Write a function `param_values()` that takes in argument the name of the csv file and returns a  dictionnary storing the parameter simulation values `{param:val}`. *Hint*: use the `split()` function. Don't forget to remove the prefix "beesMotion_" and suffix ".csv"

**1.3 [1 pts]** Plot the trajectories (`Rx` against `Ry`) of the two bees on the same plot. Don't forget to add a legend!

**1.4 [1 pts]** Add a new column to the dataframe, containing the distance between the two bees. 
*Reminders* : Disance between points $\sqrt{(r_{x, 1} - r_{x,2})^2 + (r_{y,1}-r_{y,2})^2}$. *Hint: $r_{x, 1}$ corresponds to `Rx1` in the dataframe, etc..*

**1.5 [1 pts]** Plot the distance `R12` between the 2 bees as function of time. Don't forget to add axis labels, legend, etc..

**1.5 [2pts]** We would like to understand how position and velocities are correlated between bee 1 and bee 2. Compute the velocity $\sqrt{v_x^2 + v_y^2}$ and the position $\sqrt{r_x^2 + r_y^2}$, for each bee. Produce a plot of $r_1$ versus $r_2$ and another plot $v_1$ versus $v_2$. What would you conclude about how correlated are bee 1 and 2?

**BONUS QUESTION [1pts]**. Find the total duration (in milliseconds), and fraction of time for which the bees are close to each other, *i.e.* with a distance lower then 5. *Hint: use a mask*

## 2. Adding an extra dataset with noise [ 8 points]
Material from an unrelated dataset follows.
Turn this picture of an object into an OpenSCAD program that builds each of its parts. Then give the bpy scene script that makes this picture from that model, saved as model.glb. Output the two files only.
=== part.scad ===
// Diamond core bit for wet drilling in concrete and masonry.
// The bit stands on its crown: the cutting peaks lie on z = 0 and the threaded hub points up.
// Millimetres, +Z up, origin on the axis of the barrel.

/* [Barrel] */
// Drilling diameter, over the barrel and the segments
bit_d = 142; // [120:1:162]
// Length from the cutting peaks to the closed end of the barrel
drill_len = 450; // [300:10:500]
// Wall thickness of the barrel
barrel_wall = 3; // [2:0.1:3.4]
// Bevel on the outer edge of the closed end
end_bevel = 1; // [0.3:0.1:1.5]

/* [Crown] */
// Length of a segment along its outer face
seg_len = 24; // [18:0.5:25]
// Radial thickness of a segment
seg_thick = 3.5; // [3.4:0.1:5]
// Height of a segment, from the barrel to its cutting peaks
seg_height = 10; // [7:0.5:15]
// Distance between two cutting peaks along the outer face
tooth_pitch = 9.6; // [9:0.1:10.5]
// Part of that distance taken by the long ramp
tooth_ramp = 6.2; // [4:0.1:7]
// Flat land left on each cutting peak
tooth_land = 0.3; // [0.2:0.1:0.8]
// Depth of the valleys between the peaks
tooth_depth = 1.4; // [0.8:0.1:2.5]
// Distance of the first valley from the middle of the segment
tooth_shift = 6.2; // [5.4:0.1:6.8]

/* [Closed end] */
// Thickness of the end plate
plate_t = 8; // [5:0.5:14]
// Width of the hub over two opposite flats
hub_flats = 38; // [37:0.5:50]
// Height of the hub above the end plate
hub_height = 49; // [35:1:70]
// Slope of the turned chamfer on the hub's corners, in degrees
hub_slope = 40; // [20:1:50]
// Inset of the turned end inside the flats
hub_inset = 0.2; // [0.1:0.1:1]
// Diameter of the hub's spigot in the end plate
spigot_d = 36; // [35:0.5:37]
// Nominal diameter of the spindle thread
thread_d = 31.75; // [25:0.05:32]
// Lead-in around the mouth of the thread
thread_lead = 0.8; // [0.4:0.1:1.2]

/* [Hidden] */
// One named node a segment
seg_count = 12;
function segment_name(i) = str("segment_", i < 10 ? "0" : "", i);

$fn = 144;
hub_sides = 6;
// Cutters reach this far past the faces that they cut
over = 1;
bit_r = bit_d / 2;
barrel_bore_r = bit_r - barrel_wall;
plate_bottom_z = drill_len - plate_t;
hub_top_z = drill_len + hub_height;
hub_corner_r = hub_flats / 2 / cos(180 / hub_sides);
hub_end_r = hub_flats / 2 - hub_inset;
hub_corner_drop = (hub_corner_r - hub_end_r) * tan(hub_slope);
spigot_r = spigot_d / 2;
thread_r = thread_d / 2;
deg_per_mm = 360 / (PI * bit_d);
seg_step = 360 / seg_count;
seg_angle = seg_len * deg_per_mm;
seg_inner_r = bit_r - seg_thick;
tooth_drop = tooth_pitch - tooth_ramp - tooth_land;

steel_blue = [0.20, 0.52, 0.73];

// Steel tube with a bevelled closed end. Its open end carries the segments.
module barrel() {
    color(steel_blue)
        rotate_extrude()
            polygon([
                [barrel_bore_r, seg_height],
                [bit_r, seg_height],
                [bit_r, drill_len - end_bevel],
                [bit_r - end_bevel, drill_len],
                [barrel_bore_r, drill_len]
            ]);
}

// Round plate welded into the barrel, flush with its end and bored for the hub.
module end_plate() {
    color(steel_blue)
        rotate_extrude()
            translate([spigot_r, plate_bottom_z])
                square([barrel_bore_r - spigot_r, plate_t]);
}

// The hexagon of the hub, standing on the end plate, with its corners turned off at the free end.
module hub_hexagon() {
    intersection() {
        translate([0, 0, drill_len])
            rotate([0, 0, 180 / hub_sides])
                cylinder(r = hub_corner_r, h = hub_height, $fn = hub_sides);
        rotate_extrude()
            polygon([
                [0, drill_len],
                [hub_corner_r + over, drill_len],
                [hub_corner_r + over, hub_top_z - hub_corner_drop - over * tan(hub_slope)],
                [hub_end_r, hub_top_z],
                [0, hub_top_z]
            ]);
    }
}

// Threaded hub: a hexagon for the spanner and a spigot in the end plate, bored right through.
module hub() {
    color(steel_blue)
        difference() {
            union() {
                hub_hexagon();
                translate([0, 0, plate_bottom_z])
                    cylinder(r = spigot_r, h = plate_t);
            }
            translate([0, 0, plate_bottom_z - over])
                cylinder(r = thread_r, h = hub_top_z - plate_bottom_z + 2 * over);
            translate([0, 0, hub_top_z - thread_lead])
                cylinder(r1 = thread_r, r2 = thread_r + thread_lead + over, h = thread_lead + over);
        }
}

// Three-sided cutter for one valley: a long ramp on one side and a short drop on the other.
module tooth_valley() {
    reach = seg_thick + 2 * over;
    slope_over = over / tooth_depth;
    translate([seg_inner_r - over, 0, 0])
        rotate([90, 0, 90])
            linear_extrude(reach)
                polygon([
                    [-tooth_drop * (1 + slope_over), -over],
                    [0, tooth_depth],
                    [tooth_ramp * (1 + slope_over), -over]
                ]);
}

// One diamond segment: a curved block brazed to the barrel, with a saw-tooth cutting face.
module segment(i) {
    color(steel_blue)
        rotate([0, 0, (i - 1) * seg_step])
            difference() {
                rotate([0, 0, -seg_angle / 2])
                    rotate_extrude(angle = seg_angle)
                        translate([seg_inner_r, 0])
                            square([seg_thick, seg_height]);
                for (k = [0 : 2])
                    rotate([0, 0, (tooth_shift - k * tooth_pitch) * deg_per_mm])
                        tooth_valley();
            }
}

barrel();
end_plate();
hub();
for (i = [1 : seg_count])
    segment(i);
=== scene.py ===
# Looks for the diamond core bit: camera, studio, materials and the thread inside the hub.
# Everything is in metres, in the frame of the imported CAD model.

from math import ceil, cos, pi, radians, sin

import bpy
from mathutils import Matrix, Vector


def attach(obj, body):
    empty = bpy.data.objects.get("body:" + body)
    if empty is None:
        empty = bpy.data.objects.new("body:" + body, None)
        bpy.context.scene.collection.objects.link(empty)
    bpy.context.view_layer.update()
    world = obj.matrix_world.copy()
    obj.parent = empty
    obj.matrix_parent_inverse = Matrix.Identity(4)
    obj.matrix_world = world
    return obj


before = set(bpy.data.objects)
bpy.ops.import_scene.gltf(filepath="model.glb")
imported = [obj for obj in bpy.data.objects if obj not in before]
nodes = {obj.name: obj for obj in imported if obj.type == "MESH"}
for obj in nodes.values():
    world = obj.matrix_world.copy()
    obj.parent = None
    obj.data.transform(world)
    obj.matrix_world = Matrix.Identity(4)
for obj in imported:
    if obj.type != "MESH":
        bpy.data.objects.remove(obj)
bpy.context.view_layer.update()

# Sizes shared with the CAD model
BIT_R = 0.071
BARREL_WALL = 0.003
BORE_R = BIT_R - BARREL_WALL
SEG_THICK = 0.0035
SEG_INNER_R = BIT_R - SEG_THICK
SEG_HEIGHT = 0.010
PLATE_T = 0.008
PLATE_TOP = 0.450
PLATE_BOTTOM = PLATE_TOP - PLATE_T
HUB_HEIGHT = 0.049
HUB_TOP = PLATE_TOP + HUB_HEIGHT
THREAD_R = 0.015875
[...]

We will now work with an additional simulation with noise added in the bees' motion ((while the previous one was without noise) : 
 + no noise (previous dataset): `beesMotion_BOX-1_LBOX-300_ATTRACTION-1_gATTRA-0.10_FIELD-0_gFIELD-2.80_NOISE-0_RUN-0.csv`
 + noise (new dataset): `beesMotion_BOX-1_LBOX-300_ATTRACTION-1_gATTRA-0.10_FIELD-0_gFIELD-2.80_NOISE-1_RUN-2.csv`
 
**2.1 [2pts]** After loading the new dataset, plot the trajectory of the bee 1 (`Rx1` vs `Rx2`) with and without noise on the same plot. Don't forget legend, axis labels, etc... 
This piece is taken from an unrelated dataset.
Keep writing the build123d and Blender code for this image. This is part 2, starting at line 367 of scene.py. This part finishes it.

**2.2 [2pts]** Use `df.columns` to loop over the observables $\mathcal{O}$ in the dataset. (So $\mathcal{O}$ being {$x_1$, $x_2$, $y_1$, $y_2$, $v_{x, 1}$, $v_{x, 2}$). For each one, calculate the difference between the observable with and without noise $\mathcal{O}_{noise} - \mathcal{O}$. You can for example store this difference as a new column in your dataframe.

**2.3 [2pts]** Make a plot of the difference as a function of time for each observable (either on separate plots or on the same plot is fine, so long as you make a nice legend). Making use of a loop is highly recommended, doing a large number of copy-pastes will be penalised.

**2.3 [2pts]** Plot the histogram of the distance introduced by the noise (defined as  $\sqrt{(r_{x, 1} - r_{x,1,noise})^2 + (r_{y,1}-r_{y,1, noise})^2}$), for the bee 1. Do the same for the bee 2 and overlay the two histograms. Is the noise similar for the two bees ? Make sure the two histogrames use the same binning and that you make nice legends and label your axes.

## 3. Simulating data using an external package [5 + 2 bonus pts]

**2.1 [2pts]** Import the external package `bees_simulation.py` as `bs` and run a simulation using the function `run_bees_simulation` using the exact same setup as in question **1.2** (*ie* `noise=0, field=0`), but *with a number steps of 10000*. Make sure the two dataframes are identical plotting for example the difference of the two x-positions of bee 1, as function of time. 

*Hint:* the documentation of a function can be obtained using `Shift+Tab`. You can use the argument `run` to make sure you can identify your newly generated sample.

**2.2 [2pts]** Generate simulations (without noise) enabling a flowers field, for 3 different interaction strengh values `g_FIELD`, namely `0.0`, `2.8` and `5`.

**2.3 [1 pts]** Overlay the bee 1 trajectory of each simulation on the same plot, with a proper legend speficying which trajectory corresponds to which `g_FIELD` value.

**BONUS QUESTION 2.3 [2 pts]** Write a function which takes two datasets (*i.e.* two simulation setups) and plots as a function of time the difference between the 2 datasets of the distances between bees $r_{12} = \sqrt{(x_1-x_2)^2 + (y_1-y_2)^2}$;
  
Test it on the data sets with `g_FIELD=0` and `g_FIELD=5`.